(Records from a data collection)

-- start --

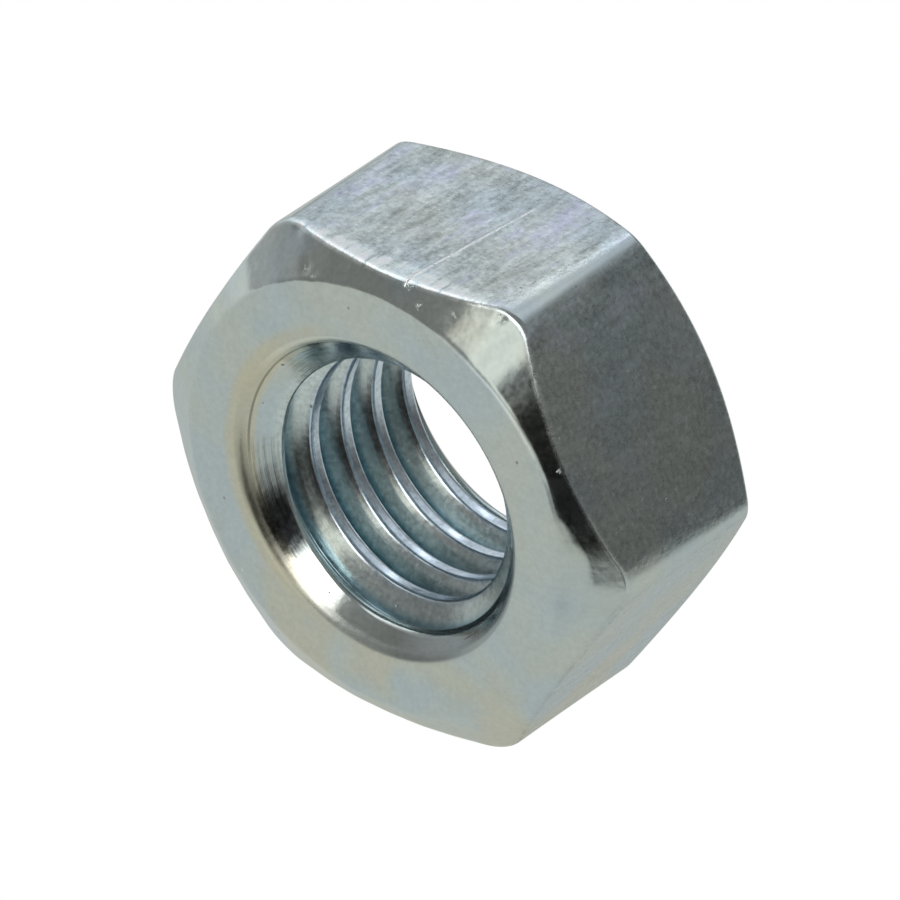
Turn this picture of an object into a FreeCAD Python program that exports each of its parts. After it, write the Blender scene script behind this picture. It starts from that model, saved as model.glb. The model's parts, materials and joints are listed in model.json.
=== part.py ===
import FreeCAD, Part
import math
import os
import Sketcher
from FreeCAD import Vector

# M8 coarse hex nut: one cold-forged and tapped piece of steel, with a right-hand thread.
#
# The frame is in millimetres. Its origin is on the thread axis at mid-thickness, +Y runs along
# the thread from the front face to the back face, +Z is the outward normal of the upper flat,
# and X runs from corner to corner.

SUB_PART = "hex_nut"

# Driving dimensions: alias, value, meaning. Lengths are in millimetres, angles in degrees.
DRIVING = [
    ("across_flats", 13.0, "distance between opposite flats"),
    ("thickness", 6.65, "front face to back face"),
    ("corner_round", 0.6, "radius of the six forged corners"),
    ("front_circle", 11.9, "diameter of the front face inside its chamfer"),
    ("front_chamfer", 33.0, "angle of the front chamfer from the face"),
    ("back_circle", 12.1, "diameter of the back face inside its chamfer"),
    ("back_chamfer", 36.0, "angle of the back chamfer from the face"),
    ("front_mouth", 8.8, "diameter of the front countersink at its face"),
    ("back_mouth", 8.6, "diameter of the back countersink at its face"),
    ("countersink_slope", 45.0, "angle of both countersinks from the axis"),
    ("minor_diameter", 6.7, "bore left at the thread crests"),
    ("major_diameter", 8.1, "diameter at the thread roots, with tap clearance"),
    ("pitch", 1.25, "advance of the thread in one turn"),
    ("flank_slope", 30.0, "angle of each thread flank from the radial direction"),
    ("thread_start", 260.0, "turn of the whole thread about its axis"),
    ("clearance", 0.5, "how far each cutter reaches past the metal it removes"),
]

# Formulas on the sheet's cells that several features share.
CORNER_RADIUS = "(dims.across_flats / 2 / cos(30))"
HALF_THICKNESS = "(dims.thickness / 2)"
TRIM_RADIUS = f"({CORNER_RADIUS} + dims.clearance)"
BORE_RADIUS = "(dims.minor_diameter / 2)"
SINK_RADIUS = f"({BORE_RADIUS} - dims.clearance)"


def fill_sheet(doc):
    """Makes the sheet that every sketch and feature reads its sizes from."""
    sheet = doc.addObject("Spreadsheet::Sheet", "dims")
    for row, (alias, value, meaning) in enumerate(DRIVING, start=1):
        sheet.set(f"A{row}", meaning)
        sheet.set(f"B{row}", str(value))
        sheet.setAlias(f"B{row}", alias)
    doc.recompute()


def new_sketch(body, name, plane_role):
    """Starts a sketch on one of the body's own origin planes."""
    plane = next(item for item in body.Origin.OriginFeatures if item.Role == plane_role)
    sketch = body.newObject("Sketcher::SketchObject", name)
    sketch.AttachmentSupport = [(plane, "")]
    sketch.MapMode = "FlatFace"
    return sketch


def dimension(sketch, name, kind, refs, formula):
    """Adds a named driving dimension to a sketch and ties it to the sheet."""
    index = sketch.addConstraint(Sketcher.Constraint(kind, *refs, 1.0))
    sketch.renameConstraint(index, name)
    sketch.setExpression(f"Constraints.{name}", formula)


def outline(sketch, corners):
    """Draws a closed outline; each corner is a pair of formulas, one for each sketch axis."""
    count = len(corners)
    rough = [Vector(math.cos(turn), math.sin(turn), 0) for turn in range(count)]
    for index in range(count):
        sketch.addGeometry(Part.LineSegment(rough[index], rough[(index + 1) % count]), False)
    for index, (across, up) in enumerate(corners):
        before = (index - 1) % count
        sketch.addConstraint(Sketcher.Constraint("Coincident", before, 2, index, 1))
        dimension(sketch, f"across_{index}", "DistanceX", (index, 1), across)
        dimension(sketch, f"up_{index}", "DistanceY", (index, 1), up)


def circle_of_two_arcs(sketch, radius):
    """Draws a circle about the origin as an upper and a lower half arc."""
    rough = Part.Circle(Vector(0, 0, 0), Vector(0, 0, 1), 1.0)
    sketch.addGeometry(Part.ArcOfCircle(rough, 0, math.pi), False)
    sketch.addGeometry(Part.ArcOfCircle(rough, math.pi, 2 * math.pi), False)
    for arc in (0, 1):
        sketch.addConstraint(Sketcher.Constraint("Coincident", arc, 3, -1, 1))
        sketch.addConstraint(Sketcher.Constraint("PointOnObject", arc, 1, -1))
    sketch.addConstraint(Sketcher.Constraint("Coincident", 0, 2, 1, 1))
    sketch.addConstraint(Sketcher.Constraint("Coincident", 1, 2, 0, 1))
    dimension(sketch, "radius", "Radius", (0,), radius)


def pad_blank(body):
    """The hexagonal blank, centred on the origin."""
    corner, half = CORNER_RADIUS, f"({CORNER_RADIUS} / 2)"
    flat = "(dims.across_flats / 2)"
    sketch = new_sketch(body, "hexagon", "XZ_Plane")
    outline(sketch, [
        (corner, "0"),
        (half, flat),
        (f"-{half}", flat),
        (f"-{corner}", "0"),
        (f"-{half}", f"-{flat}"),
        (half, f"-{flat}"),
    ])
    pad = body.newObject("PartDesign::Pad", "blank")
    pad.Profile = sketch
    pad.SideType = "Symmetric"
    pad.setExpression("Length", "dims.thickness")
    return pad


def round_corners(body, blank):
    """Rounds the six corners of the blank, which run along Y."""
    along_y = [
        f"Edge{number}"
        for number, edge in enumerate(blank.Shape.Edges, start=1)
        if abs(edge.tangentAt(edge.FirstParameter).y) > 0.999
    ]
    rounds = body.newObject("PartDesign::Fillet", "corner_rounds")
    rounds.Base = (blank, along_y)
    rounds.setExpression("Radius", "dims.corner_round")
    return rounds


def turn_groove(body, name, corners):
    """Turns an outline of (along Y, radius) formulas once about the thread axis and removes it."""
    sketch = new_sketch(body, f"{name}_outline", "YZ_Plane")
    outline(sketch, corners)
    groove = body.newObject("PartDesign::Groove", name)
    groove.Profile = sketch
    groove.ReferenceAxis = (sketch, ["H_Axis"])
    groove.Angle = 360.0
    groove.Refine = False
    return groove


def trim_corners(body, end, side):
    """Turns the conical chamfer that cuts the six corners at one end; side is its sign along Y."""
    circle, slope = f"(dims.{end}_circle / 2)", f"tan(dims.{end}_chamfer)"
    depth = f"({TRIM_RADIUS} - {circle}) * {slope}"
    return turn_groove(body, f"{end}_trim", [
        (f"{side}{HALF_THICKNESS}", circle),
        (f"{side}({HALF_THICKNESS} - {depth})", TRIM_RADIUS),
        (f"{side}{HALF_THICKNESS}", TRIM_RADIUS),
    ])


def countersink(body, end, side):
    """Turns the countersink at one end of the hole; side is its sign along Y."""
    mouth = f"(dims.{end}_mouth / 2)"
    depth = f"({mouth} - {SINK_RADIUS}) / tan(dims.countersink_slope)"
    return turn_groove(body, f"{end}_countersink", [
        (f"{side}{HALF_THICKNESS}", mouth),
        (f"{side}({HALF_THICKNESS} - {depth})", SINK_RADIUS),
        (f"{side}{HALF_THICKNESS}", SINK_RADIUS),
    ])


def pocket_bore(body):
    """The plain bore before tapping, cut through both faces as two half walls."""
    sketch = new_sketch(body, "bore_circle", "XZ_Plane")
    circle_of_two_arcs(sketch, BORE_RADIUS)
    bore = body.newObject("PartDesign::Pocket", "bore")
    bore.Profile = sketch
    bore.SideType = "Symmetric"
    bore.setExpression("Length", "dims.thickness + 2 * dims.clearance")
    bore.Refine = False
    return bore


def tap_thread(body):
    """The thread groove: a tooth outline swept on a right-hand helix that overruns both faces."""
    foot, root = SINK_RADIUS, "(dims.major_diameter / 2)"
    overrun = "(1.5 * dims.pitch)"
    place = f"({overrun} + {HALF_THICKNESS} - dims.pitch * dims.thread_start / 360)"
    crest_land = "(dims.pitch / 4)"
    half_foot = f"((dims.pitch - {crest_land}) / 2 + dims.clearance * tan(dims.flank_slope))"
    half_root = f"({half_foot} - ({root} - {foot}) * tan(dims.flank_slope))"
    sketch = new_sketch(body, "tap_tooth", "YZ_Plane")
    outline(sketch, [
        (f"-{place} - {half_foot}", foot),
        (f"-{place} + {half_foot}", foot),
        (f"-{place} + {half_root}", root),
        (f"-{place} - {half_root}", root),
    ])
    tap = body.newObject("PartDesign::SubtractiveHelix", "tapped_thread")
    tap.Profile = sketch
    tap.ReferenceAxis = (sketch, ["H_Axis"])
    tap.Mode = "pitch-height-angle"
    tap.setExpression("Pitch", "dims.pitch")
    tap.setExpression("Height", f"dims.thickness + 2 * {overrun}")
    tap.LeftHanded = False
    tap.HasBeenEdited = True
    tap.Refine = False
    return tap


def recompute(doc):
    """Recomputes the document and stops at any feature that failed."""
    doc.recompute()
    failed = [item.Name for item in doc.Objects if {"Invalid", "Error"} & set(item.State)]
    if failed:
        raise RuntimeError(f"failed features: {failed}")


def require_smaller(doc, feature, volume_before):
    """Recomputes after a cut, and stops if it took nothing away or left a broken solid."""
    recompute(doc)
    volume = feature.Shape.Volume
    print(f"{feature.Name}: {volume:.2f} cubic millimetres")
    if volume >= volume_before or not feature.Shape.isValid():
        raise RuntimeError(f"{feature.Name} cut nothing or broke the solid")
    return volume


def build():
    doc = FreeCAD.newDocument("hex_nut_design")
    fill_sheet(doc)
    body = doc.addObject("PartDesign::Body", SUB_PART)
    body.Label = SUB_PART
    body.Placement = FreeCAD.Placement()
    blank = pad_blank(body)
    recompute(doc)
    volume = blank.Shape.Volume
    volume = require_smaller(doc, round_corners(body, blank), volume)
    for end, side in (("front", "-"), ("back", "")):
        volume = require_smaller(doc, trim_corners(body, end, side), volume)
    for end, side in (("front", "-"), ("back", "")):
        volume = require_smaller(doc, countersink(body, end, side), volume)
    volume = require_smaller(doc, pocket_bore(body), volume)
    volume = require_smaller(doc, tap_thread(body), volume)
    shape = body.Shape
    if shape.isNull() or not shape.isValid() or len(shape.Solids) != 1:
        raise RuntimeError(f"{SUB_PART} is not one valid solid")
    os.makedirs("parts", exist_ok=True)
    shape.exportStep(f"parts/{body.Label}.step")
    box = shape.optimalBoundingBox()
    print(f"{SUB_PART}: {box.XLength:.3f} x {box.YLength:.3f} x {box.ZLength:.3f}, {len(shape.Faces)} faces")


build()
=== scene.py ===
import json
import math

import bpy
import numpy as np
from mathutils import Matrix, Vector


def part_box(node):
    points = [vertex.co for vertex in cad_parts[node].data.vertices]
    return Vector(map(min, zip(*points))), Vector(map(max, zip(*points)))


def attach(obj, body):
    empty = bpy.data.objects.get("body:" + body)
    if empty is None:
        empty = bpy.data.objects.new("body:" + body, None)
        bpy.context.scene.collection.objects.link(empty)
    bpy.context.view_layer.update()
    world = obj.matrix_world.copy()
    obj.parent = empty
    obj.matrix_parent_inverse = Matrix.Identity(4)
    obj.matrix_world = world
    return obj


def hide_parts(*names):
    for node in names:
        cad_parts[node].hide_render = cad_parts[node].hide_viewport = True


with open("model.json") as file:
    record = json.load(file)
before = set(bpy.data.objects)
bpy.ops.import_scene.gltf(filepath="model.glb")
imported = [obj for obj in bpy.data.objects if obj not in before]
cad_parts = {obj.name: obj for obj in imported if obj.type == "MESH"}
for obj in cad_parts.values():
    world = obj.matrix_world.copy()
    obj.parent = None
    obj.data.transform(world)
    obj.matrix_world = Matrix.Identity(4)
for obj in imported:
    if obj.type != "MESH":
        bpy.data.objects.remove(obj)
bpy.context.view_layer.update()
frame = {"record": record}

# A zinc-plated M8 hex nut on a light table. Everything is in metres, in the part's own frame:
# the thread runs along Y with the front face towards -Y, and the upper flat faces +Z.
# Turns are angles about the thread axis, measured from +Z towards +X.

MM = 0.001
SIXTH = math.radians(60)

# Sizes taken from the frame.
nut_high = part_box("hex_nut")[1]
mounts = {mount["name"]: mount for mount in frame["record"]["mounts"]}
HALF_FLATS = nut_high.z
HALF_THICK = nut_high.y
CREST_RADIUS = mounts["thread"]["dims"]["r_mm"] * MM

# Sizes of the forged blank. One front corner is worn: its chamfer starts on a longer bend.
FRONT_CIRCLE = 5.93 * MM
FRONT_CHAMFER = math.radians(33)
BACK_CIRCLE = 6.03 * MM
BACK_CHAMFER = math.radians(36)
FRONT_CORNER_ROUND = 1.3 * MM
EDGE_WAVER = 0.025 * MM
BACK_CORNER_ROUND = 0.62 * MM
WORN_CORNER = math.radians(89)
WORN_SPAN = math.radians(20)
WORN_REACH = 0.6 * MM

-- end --
-- start --

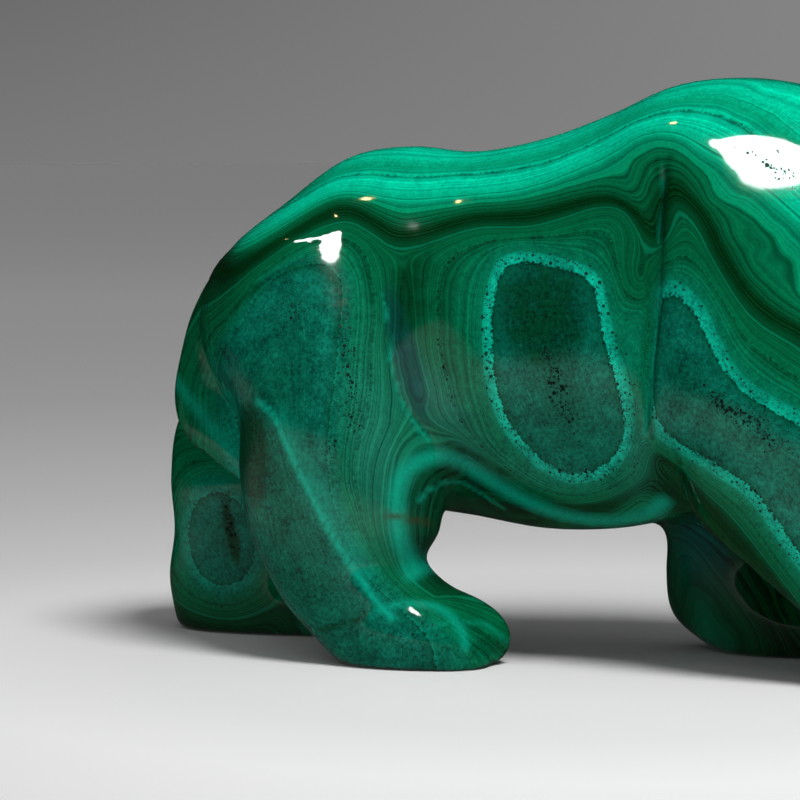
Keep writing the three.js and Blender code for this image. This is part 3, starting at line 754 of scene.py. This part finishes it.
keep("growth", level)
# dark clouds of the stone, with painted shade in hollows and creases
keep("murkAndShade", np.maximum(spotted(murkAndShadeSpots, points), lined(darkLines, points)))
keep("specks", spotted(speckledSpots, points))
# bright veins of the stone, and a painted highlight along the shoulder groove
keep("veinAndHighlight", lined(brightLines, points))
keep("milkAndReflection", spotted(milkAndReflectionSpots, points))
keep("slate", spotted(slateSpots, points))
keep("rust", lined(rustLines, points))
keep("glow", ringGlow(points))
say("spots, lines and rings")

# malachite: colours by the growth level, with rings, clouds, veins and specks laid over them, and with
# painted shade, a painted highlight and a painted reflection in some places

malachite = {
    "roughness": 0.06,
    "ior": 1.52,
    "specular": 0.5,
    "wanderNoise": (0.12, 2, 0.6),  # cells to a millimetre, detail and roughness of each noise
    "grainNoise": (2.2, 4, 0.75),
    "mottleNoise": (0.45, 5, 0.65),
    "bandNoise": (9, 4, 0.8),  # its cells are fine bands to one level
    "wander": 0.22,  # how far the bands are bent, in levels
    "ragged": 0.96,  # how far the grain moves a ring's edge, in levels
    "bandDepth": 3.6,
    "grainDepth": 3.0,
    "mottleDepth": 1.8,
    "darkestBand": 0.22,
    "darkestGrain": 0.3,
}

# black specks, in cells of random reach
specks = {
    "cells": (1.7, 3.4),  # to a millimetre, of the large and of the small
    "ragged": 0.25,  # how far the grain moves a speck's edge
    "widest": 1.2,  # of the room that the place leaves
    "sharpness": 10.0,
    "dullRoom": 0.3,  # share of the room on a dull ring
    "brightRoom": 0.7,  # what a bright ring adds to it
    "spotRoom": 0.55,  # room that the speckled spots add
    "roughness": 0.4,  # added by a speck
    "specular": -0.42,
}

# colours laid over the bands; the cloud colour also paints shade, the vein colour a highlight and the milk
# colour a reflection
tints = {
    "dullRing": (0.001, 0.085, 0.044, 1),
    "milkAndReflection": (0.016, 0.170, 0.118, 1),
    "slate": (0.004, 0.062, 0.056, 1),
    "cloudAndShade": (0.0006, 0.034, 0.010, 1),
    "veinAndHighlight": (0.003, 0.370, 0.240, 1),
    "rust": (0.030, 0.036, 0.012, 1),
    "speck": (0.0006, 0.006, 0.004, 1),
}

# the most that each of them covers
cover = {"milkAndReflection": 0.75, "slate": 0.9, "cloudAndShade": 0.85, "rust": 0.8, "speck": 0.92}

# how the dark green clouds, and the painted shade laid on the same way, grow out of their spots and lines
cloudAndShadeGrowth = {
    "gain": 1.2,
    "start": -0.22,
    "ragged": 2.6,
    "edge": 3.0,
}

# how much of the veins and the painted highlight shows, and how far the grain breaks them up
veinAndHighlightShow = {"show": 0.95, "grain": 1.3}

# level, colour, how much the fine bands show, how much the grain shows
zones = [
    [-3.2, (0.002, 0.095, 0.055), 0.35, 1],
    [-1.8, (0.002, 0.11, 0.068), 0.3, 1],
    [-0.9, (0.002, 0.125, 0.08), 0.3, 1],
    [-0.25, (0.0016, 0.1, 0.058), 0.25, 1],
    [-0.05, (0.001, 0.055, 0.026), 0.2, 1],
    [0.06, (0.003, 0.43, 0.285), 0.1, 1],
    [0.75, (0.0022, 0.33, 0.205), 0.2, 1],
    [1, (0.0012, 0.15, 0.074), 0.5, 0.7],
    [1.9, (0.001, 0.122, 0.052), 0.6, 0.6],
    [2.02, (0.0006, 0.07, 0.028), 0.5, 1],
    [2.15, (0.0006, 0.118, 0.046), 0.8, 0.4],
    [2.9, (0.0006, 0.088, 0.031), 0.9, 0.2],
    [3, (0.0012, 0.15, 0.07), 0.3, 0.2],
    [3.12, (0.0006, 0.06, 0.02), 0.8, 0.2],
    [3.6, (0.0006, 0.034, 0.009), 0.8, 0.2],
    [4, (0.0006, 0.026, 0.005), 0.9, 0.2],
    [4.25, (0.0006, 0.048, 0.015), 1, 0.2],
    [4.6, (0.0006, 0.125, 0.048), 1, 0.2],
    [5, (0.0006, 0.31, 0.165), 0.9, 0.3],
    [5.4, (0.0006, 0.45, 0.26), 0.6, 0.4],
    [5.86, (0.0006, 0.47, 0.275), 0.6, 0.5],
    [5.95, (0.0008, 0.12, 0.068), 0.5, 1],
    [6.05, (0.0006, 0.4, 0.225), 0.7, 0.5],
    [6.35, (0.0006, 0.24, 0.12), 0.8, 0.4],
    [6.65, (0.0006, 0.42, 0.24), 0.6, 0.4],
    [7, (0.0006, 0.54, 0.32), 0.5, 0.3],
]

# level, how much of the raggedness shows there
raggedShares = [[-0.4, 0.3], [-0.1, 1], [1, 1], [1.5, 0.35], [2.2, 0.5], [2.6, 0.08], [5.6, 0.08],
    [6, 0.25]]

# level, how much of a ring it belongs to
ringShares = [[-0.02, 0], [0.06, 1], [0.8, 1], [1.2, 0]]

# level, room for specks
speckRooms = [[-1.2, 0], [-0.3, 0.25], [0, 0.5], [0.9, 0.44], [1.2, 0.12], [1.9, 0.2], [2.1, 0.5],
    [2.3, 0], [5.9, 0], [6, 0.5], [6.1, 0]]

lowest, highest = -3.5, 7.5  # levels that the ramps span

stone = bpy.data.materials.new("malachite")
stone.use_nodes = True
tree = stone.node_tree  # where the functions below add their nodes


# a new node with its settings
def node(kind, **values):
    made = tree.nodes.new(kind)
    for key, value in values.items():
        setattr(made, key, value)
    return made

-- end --

Exercise objective: Return the exact lines from the line with "obj.matrix_world = world" to the line with "in imported if", inclusive of both, with nothing added.

Solution:
    obj.matrix_world = world
    return obj


def hide_parts(*names):
    for node in names:
        cad_parts[node].hide_render = cad_parts[node].hide_viewport = True


with open("model.json") as file:
    record = json.load(file)
before = set(bpy.data.objects)
bpy.ops.import_scene.gltf(filepath="model.glb")
imported = [obj for obj in bpy.data.objects if obj not in before]
cad_parts = {obj.name: obj for obj in imported if obj.type == "MESH"}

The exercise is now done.